Wyke Beck Woods, Ian Jelley

A long stretch of greenery that runs from Roundhay Park to Rothwell Country Park, Wyke Beck Valley encompasses five different habitats. It’s made of Wykebeck Woods and Asket Hill, Arthur’s Rein, Killingbeck Fields, Primrose Valley and Halton Moor – these little pockets of nature run alongside Wyke Back and sit within busy urban spaces, giving locals a chance to escape into a world of grass and woodlands.

Start at Roundhay Park, Princes Avenue, Roundhay, Leeds, West Yorkshire, LS8 1DF.
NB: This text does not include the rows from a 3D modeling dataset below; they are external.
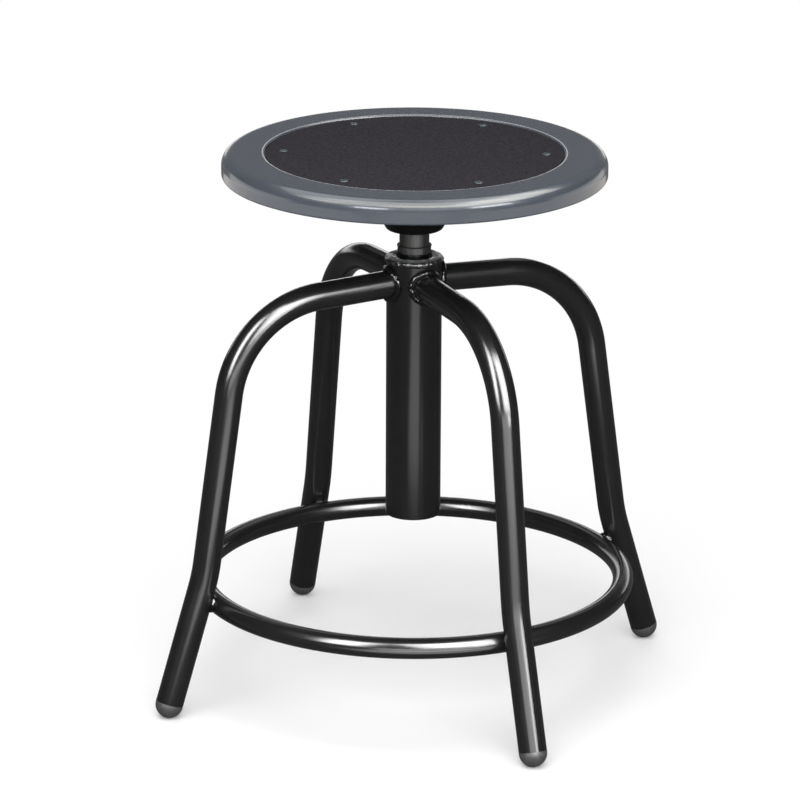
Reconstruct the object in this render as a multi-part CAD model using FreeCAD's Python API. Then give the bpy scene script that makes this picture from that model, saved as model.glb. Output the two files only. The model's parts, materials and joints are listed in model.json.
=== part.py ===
import FreeCAD, Part
import math
import os

# Swivel stool: a bent tube frame with a foot ring, and a round seat on a lifting screw.
# Millimetres. The origin is on the floor under the column, and +Z is up.

# Fits
weld_seam = 0.05          # air between a weld bead and what it joins, so that faces stay apart
push_fit = 0.1            # radial room of a plug or sleeve that stays where it is pushed
running_fit = 0.1         # radial room of a piece that turns or slides in another
end_play = 0.3            # axial room between pieces that turn against each other
fit_up_gap = 0.2          # gap left between two tubes for the weld between them
bend_share = 0.49         # most of a straight run that the bend at one of its ends may take
hair = 0.001              # lengths under this count as nothing

# Column
arm_height = 386.0        # arm centreline on the column's axis, above the floor
column_above_arm = 21.0
column_d = 50.8
column_wall = 2.0
column_length = 244.5
column_weld_inner_r = 15.8
column_weld_rise = 2.9    # crown of the bead above the column's end
column_weld_proud = 1.5   # bead outside the column's wall
column_weld_skirt = 4.0   # bead down the column's outer wall

# Legs
leg_count = 4
first_leg_angle = 45.0
leg_tube_d = 25.4
leg_wall = 1.5
shoulder_r = 173.5        # where the arm's line meets the leg's line
shoulder_drop = 7.6       # fall of the arm from the column's axis to that point
shoulder_bend = 95.0
ankle_r = 209.5
ankle_height = 132.0
ankle_bend = 160.0
foot_r = 246.5
leg_weld_size = 3.2
leg_weld_stand_off = 1.07 # middle of the bead, outside both tubes
leg_weld_sections = 24

# Foot glides
glide_flat_d = 6.4
glide_collar = 1.5        # straight part of the glide below the tube's end
glide_stem_length = 16.0
glide_groove_length = 5.4
glide_groove_depth = 0.8

# Foot ring
ring_height = 101.0
ring_tube_d = 19.05
ring_wall = 1.5
ring_weld_r = 8.5

# Lifting screw
screw_d = 25.4
screw_lead = 6.35
screw_flank_deg = 14.5
screw_root_room = 0.25    # screw's root below the basic thread
flank_room = 0.35         # axial room on each side of a thread
crest_room = 0.35         # radial room over and under a thread
thread_buried = 0.5       # thread's section below the root, so that it joins the core
helix_turns = 4           # turns that are swept, of which one is kept
rest_turns = 0.75         # turns that the seat stands above its lowest setting
shoulder_in_nut = 1.0     # plain shoulder below the nut's top at rest
shoulder_relief = 0.2     # shoulder's radius under the thread's outer radius
nut_thread_turns = 5
nut_proud = 0.6           # nut above the column's end
nut_mouth_room = 0.25     # radial step of the plain mouths at the nut's two ends
nut_mouth_depth = 1.2
nut_chamfer_share = 0.6   # chamfer of a hexagon nut, as a share of its corner's reach

# Lower end of the screw
journal_d = 16.0
journal_tail = 3.0
guide_length = 24.0
guide_groove_width = 6.0
guide_groove_depth = 1.0
guide_chamfer = 1.0
washer_d = 38.0
washer_thick = 2.5
stop_nut_flats = 24.0
stop_nut_height = 13.0
cap_recess = 0.5
cap_height = 6.0
cap_wall = 2.0
end_room = 1.5            # above the end cap at the lowest setting

# Neck
collar_d = 30.6
collar_height = 7.2
collar_lip_height = 1.2
collar_lip_proud = 0.5
collar_chamfer = 0.8
neck_d = 27.3
neck_exposed = 15.0
neck_above_floor = 25.0   # neck above the bracket's floor, inside the bracket
spindle_top_d = 20.0
spindle_below_neck_top = 1.0
pin_d = 6.0
pin_above_floor = 15.0
pin_proud = 0.8

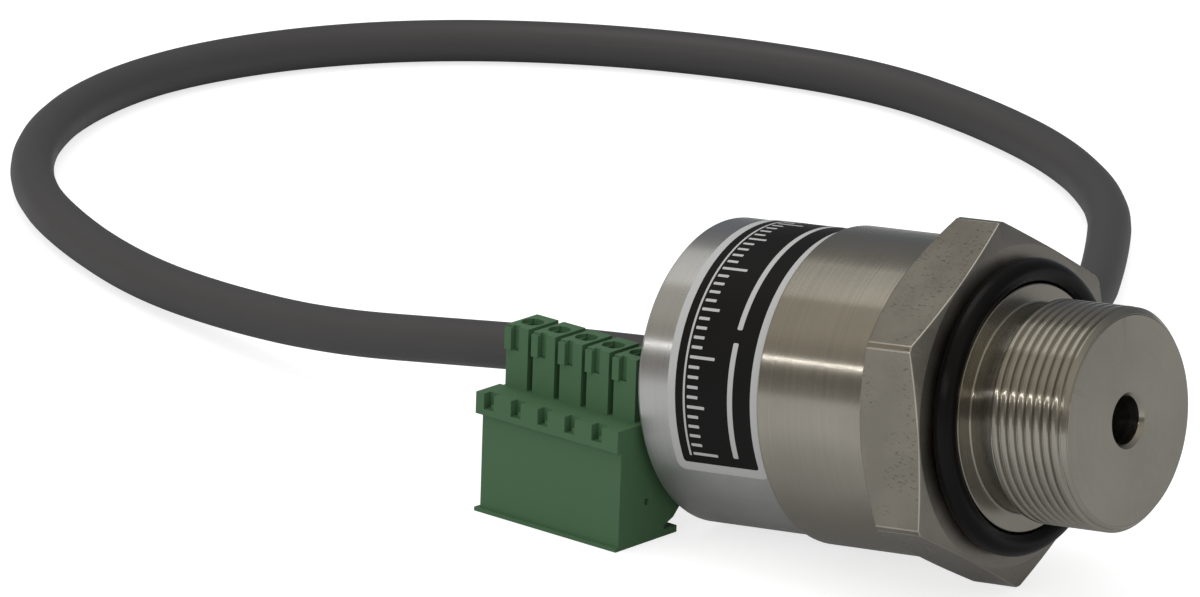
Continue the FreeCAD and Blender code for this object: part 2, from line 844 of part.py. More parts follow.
def plug_point(x, y, z):
    """A point of the plug's own frame, on the table."""
    turned_point = Rotation(Vector(0, 0, 1), s.plug_yaw.value).multVec(Vector(x, y, z))
    return turned_point + Vector(plug_x.value, plug_y.value, 0)


def pole(index):
    return s.first_pole_inset + index * s.pole_pitch


chamber_width = s.cage_width + 2 * s.chamber_clearance
chamber_depth = s.cage_depth + 2 * s.chamber_clearance
chamber_front = s.tower_front + 0.6
cage_front = chamber_front + s.chamber_clearance
cage_low = s.wire_height - s.cage_height / 2
contact_y = s.tower_front + s.tower_depth / 2


def make_plug_housing():
    """Green housing: body with foot and ledge, five towers, keys, sockets and wire holes."""
    body = document.addObject("PartDesign::Body", "plug_blank")
    side = sketch_outline(body, "YZ_Plane", [
        (ZERO, ZERO),
        (ZERO, s.body_height),
        (-s.ledge_overhang, s.body_height + s.ledge_slope),
        (-s.ledge_overhang, ledge_top),
        (s.tower_front, ledge_top),
        (s.tower_front, tower_top),
        (tower_back, tower_top),
        (tower_back, ledge_top),
        (s.plug_depth - s.back_bevel, ledge_top),
        (s.plug_depth, ledge_top - s.back_bevel),
        (s.plug_depth, s.foot_height + 2 * s.back_bevel),
        (s.plug_depth - s.back_bevel, s.foot_height + s.back_bevel),
        (s.plug_depth - s.undercut_depth, s.foot_height + s.foot_lip),
        (s.plug_depth - s.undercut_depth, s.foot_height),
        (s.plug_depth - s.foot_lip, s.foot_height),
        (s.plug_depth - s.foot_lip, ZERO),
    ], "plug_side_outline")
    pad = body.newObject("PartDesign::Pad", "plug_length")
    pad.Profile = side
    bind(pad, "Length", s.plug_width)

    tower_width = s.pole_pitch - s.tower_gap
    lips = [
        block("ledge_end", (-s.end_lip, -s.ledge_overhang, s.body_height + s.ledge_slope),
              (2 * s.end_lip, s.ledge_overhang + s.tower_front, s.ledge_height - s.ledge_slope)),
        block("foot_front", (-s.end_lip, -s.foot_lip, ZERO),
              (s.end_lip + s.plug_width, 2 * s.foot_lip, s.foot_lip_height)),
    ]
    for index in range(POLES):
        lips.append(block("tab_%d" % index,
                          (pole(index) - tower_width / 2, s.tower_front - s.tab_depth,
                           tower_top - s.tab_setback - s.tab_height),
                          (s.tab_width, 2 * s.tab_depth, s.tab_height)))
    solid = joined("plug_solid", [body] + lips)

    tools = []
    front = -s.ledge_overhang
    for index in range(POLES + 1):
        # The slots between the towers, and the shoulders beside the first and the last
        left = pole(index) - s.pole_pitch + tower_width / 2 if index else ZERO - 1.0
        right = pole(index) - tower_width / 2 if index < POLES else s.plug_width + 1.0
        tools.append(block("tower_gap_%d" % index, (left, s.tower_front - 1.0, ledge_top),
                           (right - left, s.tower_depth + 2.0, s.tower_height + 1.0)))
    for index in range(POLES):
        centre = pole(index)
        tools.append(block("contact_socket_%d" % index,
                           (centre - s.socket_width / 2, contact_y - s.socket_thickness / 2, cage_low),
                           (s.socket_width, s.socket_thickness, tower_top)))
        tools.append(block("chamber_%d" % index, (centre - chamber_width / 2, chamber_front, cage_low),
                           (chamber_width, chamber_depth, s.cage_height + s.chamber_clearance)))
        tools.append(cylinder_along("wire_hole_%d" % index, "Y", s.wire_hole_radius, s.plug_depth,
                                    (centre, chamber_front, s.wire_height)))
        tools.append(cylinder_along("screw_hole_%d" % index, "Z", s.screw_head_radius + s.chamber_clearance,
                                    cage_low + 2, (centre, contact_y, -1.0)))
        tools.append(cylinder_along("dish_%d" % index, "Z", s.dish_radius, 2 * s.dish_depth,
                                    (centre, contact_y, tower_top - s.dish_depth)))
        key_left = centre - s.key_width / 2 - 0.4
        key_low = ledge_top - s.key_height
        step_left = key_left + s.key_width - s.key_step_width
        tools.append(block("key_%d" % index, (key_left, front - 0.5, key_low),
                           (s.key_width - s.key_step_width, s.key_depth + 0.5, s.key_height + 1)))
        tools.append(block("key_side_%d" % index, (step_left, front - 0.5, key_low + s.key_step_height),
                           (s.key_step_width, s.key_depth + 0.5, s.key_height + 1)))
        tools.append(block("key_step_%d" % index, (step_left, front - 0.5, key_low),
                           (s.key_step_width, s.key_step_setback + 0.5, s.key_height)))
        recess_left = centre - tower_width / 2 + s.tab_width
        recess_low = tower_top - s.recess_height
        tools.append(block("recess_%d" % index, (recess_left, s.tower_front - 1.0, recess_low),
                           (s.recess_width, s.recess_depth + 1.0, s.recess_height + 1)))
    pit = rod("side_pit", s.plug_width - s.side_pit_depth, 2 * s.side_pit_depth, s.side_pit_radius,
              s.plug_depth * 0.44, s.body_height * 0.42)
    tools.append(pit)
    on_plug(cut_away("plug_housing_cut", solid, tools), "plug_housing")


make_plug_housing()


def make_plug_metal():
    """A clamp cage, a screw, a contact and a ferrule in each pole."""
    cages = []
    screws = []
    contacts = []
    ferrules = []
    wire_top = s.wire_height + s.ferrule_radius
    for index in range(POLES):
        centre = pole(index)
        shell = block("cage_shell_%d" % index, (centre - s.cage_width / 2, cage_front, cage_low),
                      (s.cage_width, s.cage_depth, s.cage_height))
        hollow = block("cage_hollow_%d" % index,
                       (centre - s.cage_width / 2 + s.cage_wall, cage_front - 1, cage_low + s.cage_wall),
                       (s.cage_width - 2 * s.cage_wall, s.cage_depth + 2, s.cage_height - 2 * s.cage_wall))
        tapped = cylinder_along("cage_tapped_%d" % index, "Z", s.screw_shank_radius, s.cage_wall + 2,
                                (centre, contact_y, cage_low - 1))
        roof = cage_low + s.cage_height - s.cage_wall
        slot = block("cage_slot_%d" % index,
                     (centre - s.contact_width / 2 - 0.05, contact_y - 0.8, roof - 1),
                     (s.contact_width + 0.1, 1.6, s.cage_wall + 2))
        cages.append(cut_away("cage_%d" % index, shell, [hollow, tapped, slot]))
        head = cylinder_along("screw_head_%d" % index, "Z", s.screw_head_radius, s.screw_head_length,
                              (centre, contact_y, s.screw_setback))
        shank_low = s.screw_setback + s.screw_head_length
        shank = cylinder_along("screw_shank_%d" % index, "Z", s.screw_shank_radius,
                               s.wire_height - s.ferrule_radius - shank_low, (centre, contact_y, shank_low))
        drive = block("screw_drive_%d" % index,
                      (centre - s.screw_head_radius, contact_y - 0.2, s.screw_setback - 1),
                      (2 * s.screw_head_radius, 0.4, 1.6))
        screws.append(cut_away("screw_%d" % index, joined("screw_solid_%d" % index, [head, shank]), [drive]))
        blades = []
        for side in (-1, 1):
            middle = contact_y + side * 0.55
            blades.append(block("blade_%d_%d" % (index, side),
                                (centre - s.contact_width / 2, middle - s.contact_thickness / 2, wire_top),
                                (s.contact_width, s.contact_thickness, tower_top - wire_top - 2.2)))
        foot = block("contact_foot_%d" % index,
                     (centre - s.contact_width / 2, contact_y - 0.55 - s.contact_thickness / 2, wire_top),
                     (s.contact_width, 1.1 + s.contact_thickness, s.contact_thickness))
        contacts.append(joined("contact_%d" % index, blades + [foot]))
        ferrules.append(cut_away(
            "ferrule_%d" % index,
            cylinder_along("ferrule_solid_%d" % index, "Y", s.ferrule_radius, s.ferrule_length,
                           (centre, s.plug_depth - s.ferrule_length + 0.6, s.wire_height)),
            [cylinder_along("ferrule_bore_%d" % index, "Y", s.wire_radius, s.ferrule_length,
                            (centre, s.plug_depth - s.ferrule_length + 1.8, s.wire_height))],
        ))
    on_plug(group("cages_group", cages), "clamp_cages")
    on_plug(group("screws_group", screws), "clamp_screws")
    on_plug(group("contacts_group", contacts), "plug_contacts")
    on_plug(group("ferrules_group", ferrules), "wire_ferrules")


make_plug_metal()


# Cable. Its route is chosen by hand: straight out of the gland, down to the table, one
# round loop behind the sensor and back under its own first run to the rear of the plug.
ground = s.cable_radius.value
cable_route = [
    in_world(jacket_inner_end.value),
    in_world(jacket_inner_end.value - 21.0),
    Vector(-56.9, 1.4, 10.0),
    Vector(-75.7, 4.9, 6.2),
    Vector(-93.0, 9.9, 3.8),
    Vector(-109.2, 14.9, 2.6),
    Vector(-124.6, 22.1, ground),
    Vector(-138.9, 31.5, ground),
    Vector(-150.3, 45.0, ground),
    Vector(-157.6, 61.0, ground),
    Vector(-159.7, 78.5, ground),
    Vector(-155.2, 95.8, ground),
    Vector(-145.6, 110.3, ground),
    Vector(-131.6, 121.4, ground),
    Vector(-114.8, 128.8, ground),
    Vector(-97.1, 132.0, ground),
    Vector(-79.9, 128.0, ground),
    Vector(-63.7, 120.7, ground),
    Vector(-49.3, 108.6, ground),
    Vector(-39.1, 92.8, ground),
    Vector(-29.9, 76.3, ground),
    Vector(-27.7, 57.4, ground),
    Vector(-27.5, 39.4, ground),
]


def make_cable():
    """The jacket, and the five wires that leave it at both ends."""
    middle = pole((POLES - 1) // 2)
    back = plug_point(middle.value, s.plug_depth.value, 0)
    behind = plug_point(middle.value, s.plug_depth.value + 1, 0) - back
    end = back + behind * s.wire_fan.value + Vector(0, 0, ground)
    cable_route.append(end + behind * 15)
    cable_route.append(end)
    tube, length, radii = swept(cable_route, s.cable_radius.value)
    jacket = document.addObject("Part::Feature", "cable_jacket_tube")
    jacket.Shape = tube
    keep(jacket, "cable_jacket")
    print("cable %.1f mm long, volume %.2f, section times length %.2f"
          % (length, tube.Volume, math.pi * s.cable_radius.value ** 2 * length))
    print("cable arc radii", [round(value, 1) for value in radii])

    colours = ("red", "green", "white", "black", "brown")
    lay_angles = (162, 234, 90, 306, 18)
    plug_end = cable_route[-1]
    sideways = plug_point(1, 0, 0) - plug_point(0, 0, 0)
    wire = s.wire_radius.value
    for index, colour in enumerate(colours):
        angle = math.radians(lay_angles[index])
        across = s.wire_lay_radius.value * math.cos(angle)
        up = s.wire_lay_radius.value * math.sin(angle)
        entry = plug_point(pole(index).value, s.plug_depth.value, s.wire_height.value)
        leave = plug_end + sideways * across + Vector(0, 0, up)
        outside, outside_length, outside_radii = swept([
            leave,
            leave - behind * 4.6,
            entry + behind * 4.6,
            entry - behind * (s.ferrule_length.value - 1.8),
        ], wire)
        start = in_world(jacket_inner_end.value, across, up)
        goal_y = terminal_y(index).value
        level = terminal_level.value
        inside, inside_length, inside_radii = swept([
            start,
            in_world(jacket_inner_end.value + 3.4, across, up),
            in_world(terminal_rear.value - 3.2, goal_y, level),
            in_world(terminal_rear.value + s.terminal_length.value / 2, goal_y, level),
        ], wire)
        lead = document.addObject("Part::Feature", "wire_tube_" + colour)
        lead.Shape = Part.makeCompound([outside, inside])
        keep(lead, "wire_" + colour)
        print("wire", colour, "%.1f + %.1f mm, radii" % (outside_length, inside_length),
              [round(value, 1) for value in outside_radii + inside_radii])


make_cable()
document.recompute()

# Every object has to be sound before anything is written
faults = [thing.Name for thing in document.Objects if "Invalid" in thing.State or "Error" in thing.State]
for thing in parts:
    if thing.Shape.isNull() or not thing.Shape.isValid() or not thing.Shape.Solids:
        faults.append(thing.Label)
if faults:
    raise RuntimeError("failed: " + ", ".join(faults))

os.makedirs("parts", exist_ok=True)
for thing in parts:
    thing.Shape.exportStep("parts/%s.step" % thing.Label)
    print("%-20s solids %2d  volume %9.2f" % (thing.Label, len(thing.Shape.Solids), thing.Shape.Volume))
print("rest tilt %.3f degrees, axis height %.3f, shift %.3f, pieces %d"
      % (REST_TILT.value, axis_height.value, sensor_shift.value, len(parts)))
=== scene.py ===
"""Builds the look of a screw-in vacuum sensor with its cable and plug round the CAD frame.

The frame is in metres with the table at z = 0. The sensor lies tilted on that table, so its
turned pieces are meshed in millimetres along their own axis and laid down by one matrix.
"""

from __future__ import annotations

import json
import logging
import math
from abc import ABC, abstractmethod
from dataclasses import dataclass, field
from enum import Enum
from typing import Callable, Iterable, Sequence

import bpy
from bpy.types import ID, Material, Mesh, Node, NodeSocket, NodeTree, Object
from mathutils import Matrix, Vector

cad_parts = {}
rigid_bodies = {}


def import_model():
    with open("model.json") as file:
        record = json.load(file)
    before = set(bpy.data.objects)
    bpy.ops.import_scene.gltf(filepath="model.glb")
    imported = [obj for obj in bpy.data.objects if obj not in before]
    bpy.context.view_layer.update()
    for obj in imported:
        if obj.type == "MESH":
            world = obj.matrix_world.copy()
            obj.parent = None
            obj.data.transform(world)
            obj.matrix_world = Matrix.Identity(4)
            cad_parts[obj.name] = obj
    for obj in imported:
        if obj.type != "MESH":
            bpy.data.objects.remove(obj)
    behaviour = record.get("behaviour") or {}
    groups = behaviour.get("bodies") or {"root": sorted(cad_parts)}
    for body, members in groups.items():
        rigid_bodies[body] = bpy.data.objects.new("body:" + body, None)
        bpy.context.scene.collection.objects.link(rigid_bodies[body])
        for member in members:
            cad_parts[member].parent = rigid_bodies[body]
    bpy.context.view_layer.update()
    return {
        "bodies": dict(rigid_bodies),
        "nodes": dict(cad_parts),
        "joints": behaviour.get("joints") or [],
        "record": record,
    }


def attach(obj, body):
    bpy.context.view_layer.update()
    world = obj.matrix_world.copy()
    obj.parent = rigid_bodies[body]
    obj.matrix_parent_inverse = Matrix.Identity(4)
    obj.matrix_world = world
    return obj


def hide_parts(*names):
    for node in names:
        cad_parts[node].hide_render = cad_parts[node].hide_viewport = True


LOG = logging.getLogger("vacuum_sensor")
FRAME: dict = {}
MM = 0.001
TURNING = "turning"
TURNING_MM = 100.0
Outline = list[tuple[float, float]]
Corners = list[tuple[float, float, float]]
Colour = Sequence[float] | NodeSocket


class Rest:
    """The pose in which the sensor lies: on one hexagon corner and on its rear rim."""

    TILT_DEGREES = 6.186
    SHIFT_MM = 12.910
    AXIS_HEIGHT_MM = 18.808

    @classmethod
    def matrix(cls) -> Matrix:
        """The sensor's own frame as it lies in the world.

        Returns:
            The matrix, from millimetres along X to metres.
        """
        place = Matrix.Translation(Vector((cls.SHIFT_MM, 0.0, cls.AXIS_HEIGHT_MM)) * MM)
        turn = Matrix.Rotation(-math.radians(cls.TILT_DEGREES), 4, "Y")
        return place @ turn @ Matrix.Scale(MM, 4)

    @classmethod
    def point(cls, station: float, across: float = 0.0, up: float = 0.0) -> Vector:
        """A point of the sensor's own frame in the world, in metres."""
        return cls.matrix() @ Vector((station, across, up))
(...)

Denso Marston Nature Reserve

Dragonfly, Denso Marsten Nature Reserve

A man-made nature reserve built in the early 90s, Denso Marston boasts three hectares of woodland, ponds and grassland just outside Leeds. It runs alongside the River Aire and Leeds Liverpool canal, creating a rich habitat for wildlife – in fact, at last count, there were 114 species of bird, 25 species of butterflies, 12 species of dragonflies, 150 species of plants and 16 species of mammals to be found here.

Denso Marston Nature Reserve, Otley Road, Baildon, West Yorkshire, BD17 7JR.

Adel Dam Nature Reserve

Adel Dam, Joanna Richards

Credit: Joanna Richards

Once an operational dam for the power industry, Adel Dam was repurposed as a Victorian Garden. At the time, they planted lots of exotic trees, which can still be seen today. Nowadays, it’s a rare find because it combines both wet and dry woodlands. The eight-hectare swatch of green space has a central lake that’s as popular with waterfowl as walkers and a vibrant woodland that attracts a wealth of wildlife.

Adel Nam Nature Reserve, Next to Golden Acre Park, Leeds, West Yorkshire, LS16 9JY.

Hollinhurst Wood

Hollinhurst Woods, Paige GOuld

Credit: Paige Gould

At 11-hectares, Hollinhurst Wood is a natural wonderland. It’s a designated Site of Geological or Ecological Importance because of the vast array of plants that can be found in the meadow and woodlands. Come in spring to see the ground carpeted in bluebells or visit in summer to see a colourful mixture of devil’s-bit scabious, sneezewort and harebells. The woods and hedgerows are popular with birds, so keep your eyes peeled for our feathered friends.

Hollinhurst Wood, Wood Lane, Hollinhurst, Leeds, West Yorkshire, LS26 8AW.

Kippax Meadows

Bullfinch, Hall Park meadows

Another Site of Ecological and Geological Importance, Kippax Meadows is an 8-hectare swatch of meadow, wildflower garden and scrub. It’s home of an array of cool and unusual plants, including dewberries, bee orchids and smooth tare. Butterflies and bumblebees are regular guests here, but they’re not the only creatures you can see here. From tortoises and peacocks to kestrels, red kites and buzzards, it’s perfect for wildlife spotting.

Kippax Meadows, Cromwell Rise, Mount Pleasant, Kippax, Leeds, West Yorkshire, LS25 7AT.

Ledston Luck

Ledston Luck, Karen McDiarmid

Credit: Karen McDiarmid

A former colliery, Ledston Luck pit was sunk in the 1870s and became part of Selby superpit. The pit closed in 1986 and has been returned to nature – it’s now home to a mix of woodlands, ponds and meadows. During the summer, it’s an explosion of colour as the area is home to over 4,000 orchids. You can spot damselfly and dragonfly around the pond or raise your eyes to the skies to see woodpeckers, grasshopper warblers and yellowhammers.

Ledston Luck, Ridge Road, Leeds, West Yorkshire, LS25 7BF.

Owl Wood and Pit Plantation

Owl Wood by Harry Hogg

Credit: Harry Hogg

Two blocks of woodland that sit side-by-side, Owl Wood and Pit Plantation promise eight-hectares of oak, sycamore and silver birch. They’re perfect for a woodland walk, but time your visit carefully because there are some real seasonal highlights here. In the spring, the ground is blanketed in bluebells and snowdrops, in the summer, you can see bats flying through the trees at dusk, and in the winter, you can hear the sweet sound of songbirds.

Owl Wood and Pit Plantation, Doctors Lane, Allerton Bywater, Leeds, West Yorkshire, WF10 2AN.

Rothwell Country Park

Rothwell Country Park, Kate Wright

Credit: Kate Wright

An eclectic nature reserve with a variety of habitats, Rothwell Country Park is a treasure-trove of wildlife. You can spot frogs, toads and newts in the ponds, or catch a glimpse of hedgehogs, rabbits and deer in the woods. The meadows promise a colourful mix of wildflowers, which attract the fluttering wings of butterflies. Look up as you wander through the extensive network of paths because you can see skylarks, linnet and even cuckoos.

Rothwell Country Park, Rothwell Colliery, Leeds, West Yorkshire, LS26 0JY.